**WHAT YOU ARE ASKED TO DO**
Copy each line exactly.

**AVAILABLE DATA**

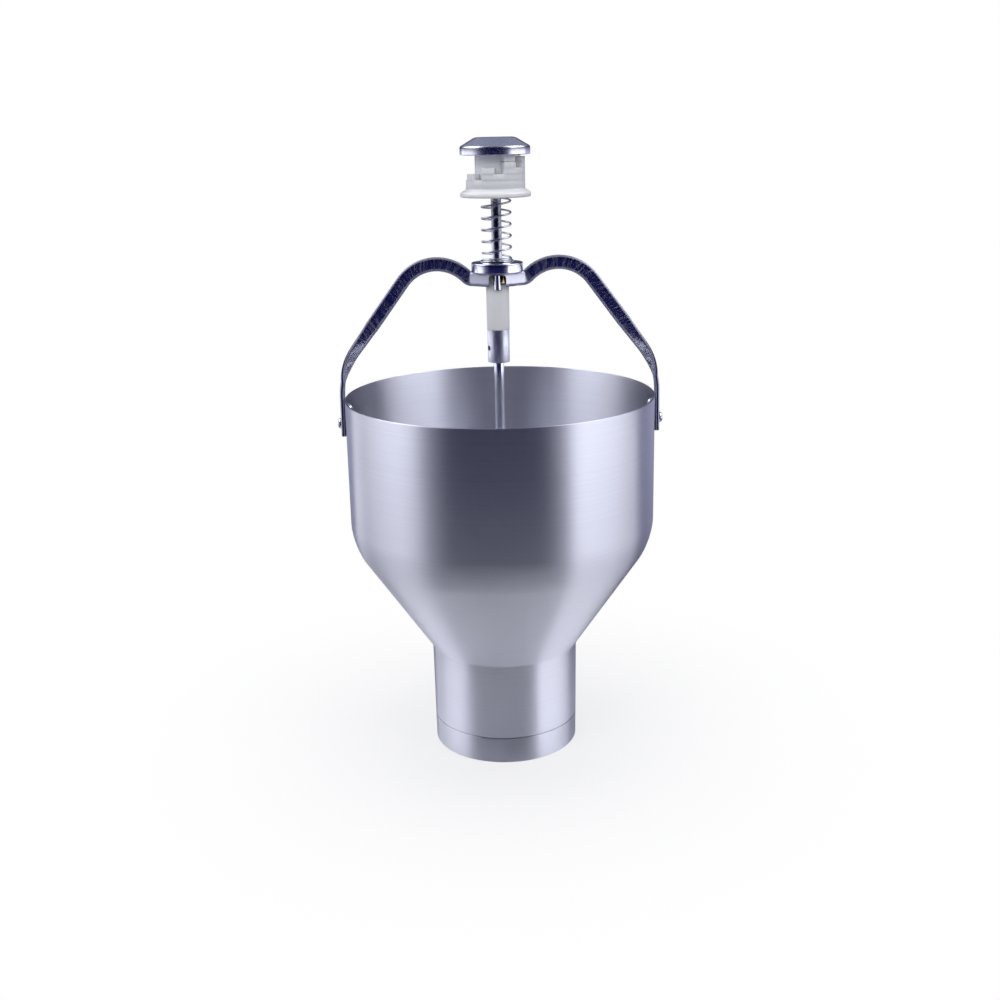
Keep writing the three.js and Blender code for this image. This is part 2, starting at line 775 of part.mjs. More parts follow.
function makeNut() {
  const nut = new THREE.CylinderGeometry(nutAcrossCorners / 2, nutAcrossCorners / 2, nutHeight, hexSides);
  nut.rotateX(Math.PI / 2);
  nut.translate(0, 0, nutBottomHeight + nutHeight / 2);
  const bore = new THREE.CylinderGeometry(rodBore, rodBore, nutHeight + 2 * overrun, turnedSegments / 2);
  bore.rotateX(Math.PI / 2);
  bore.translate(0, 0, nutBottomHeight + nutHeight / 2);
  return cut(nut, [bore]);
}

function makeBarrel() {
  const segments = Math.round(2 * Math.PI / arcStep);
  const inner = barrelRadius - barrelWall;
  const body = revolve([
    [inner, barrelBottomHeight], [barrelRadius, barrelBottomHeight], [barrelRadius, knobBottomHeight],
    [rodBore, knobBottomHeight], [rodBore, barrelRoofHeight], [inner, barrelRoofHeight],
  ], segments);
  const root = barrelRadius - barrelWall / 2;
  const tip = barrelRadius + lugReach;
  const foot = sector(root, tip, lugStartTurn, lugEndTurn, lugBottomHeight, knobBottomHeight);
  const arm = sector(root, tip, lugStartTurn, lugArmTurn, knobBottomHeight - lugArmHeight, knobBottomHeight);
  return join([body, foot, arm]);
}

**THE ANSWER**
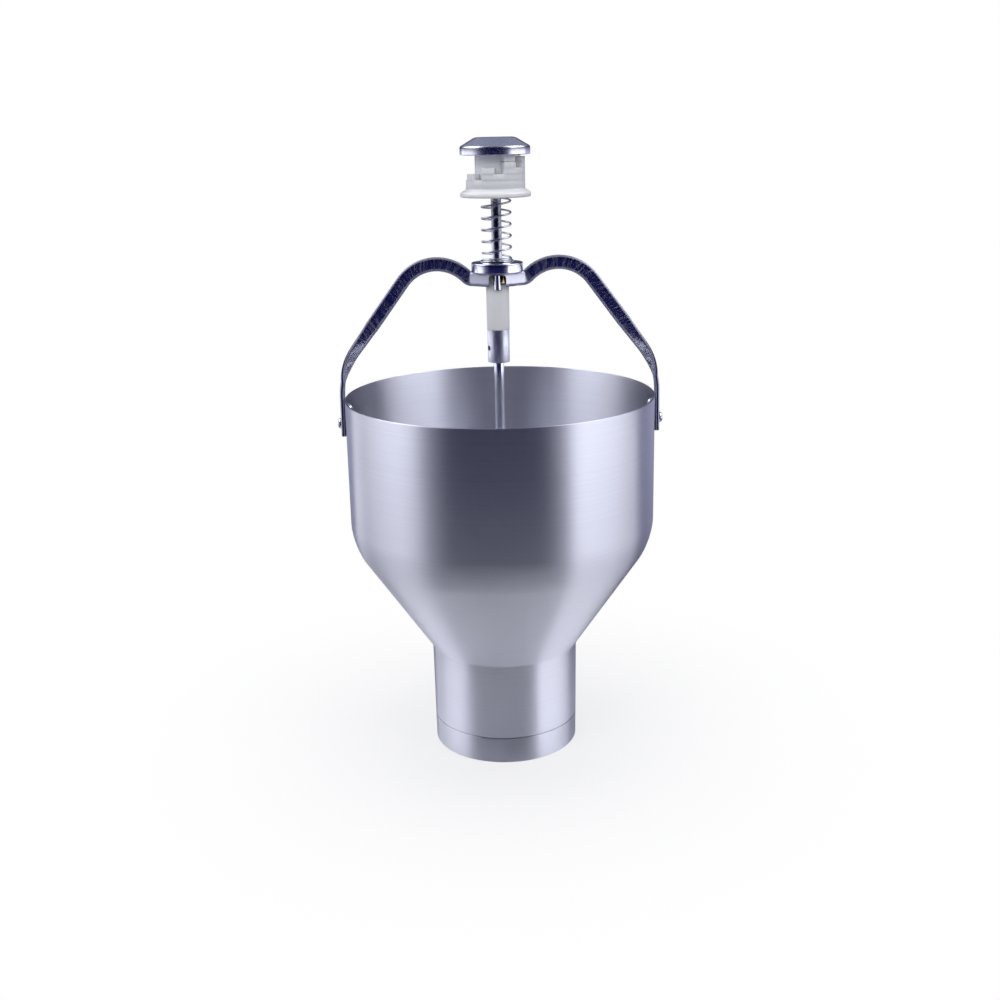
Keep writing the three.js and Blender code for this image. This is part 2, starting at line 775 of part.mjs. More parts follow.
function makeNut() {
  const nut = new THREE.CylinderGeometry(nutAcrossCorners / 2, nutAcrossCorners / 2, nutHeight, hexSides);
  nut.rotateX(Math.PI / 2);
  nut.translate(0, 0, nutBottomHeight + nutHeight / 2);
  const bore = new THREE.CylinderGeometry(rodBore, rodBore, nutHeight + 2 * overrun, turnedSegments / 2);
  bore.rotateX(Math.PI / 2);
  bore.translate(0, 0, nutBottomHeight + nutHeight / 2);
  return cut(nut, [bore]);
}

function makeBarrel() {
  const segments = Math.round(2 * Math.PI / arcStep);
  const inner = barrelRadius - barrelWall;
  const body = revolve([
    [inner, barrelBottomHeight], [barrelRadius, barrelBottomHeight], [barrelRadius, knobBottomHeight],
    [rodBore, knobBottomHeight], [rodBore, barrelRoofHeight], [inner, barrelRoofHeight],
  ], segments);
  const root = barrelRadius - barrelWall / 2;
  const tip = barrelRadius + lugReach;
  const foot = sector(root, tip, lugStartTurn, lugEndTurn, lugBottomHeight, knobBottomHeight);
  const arm = sector(root, tip, lugStartTurn, lugArmTurn, knobBottomHeight - lugArmHeight, knobBottomHeight);
  return join([body, foot, arm]);
}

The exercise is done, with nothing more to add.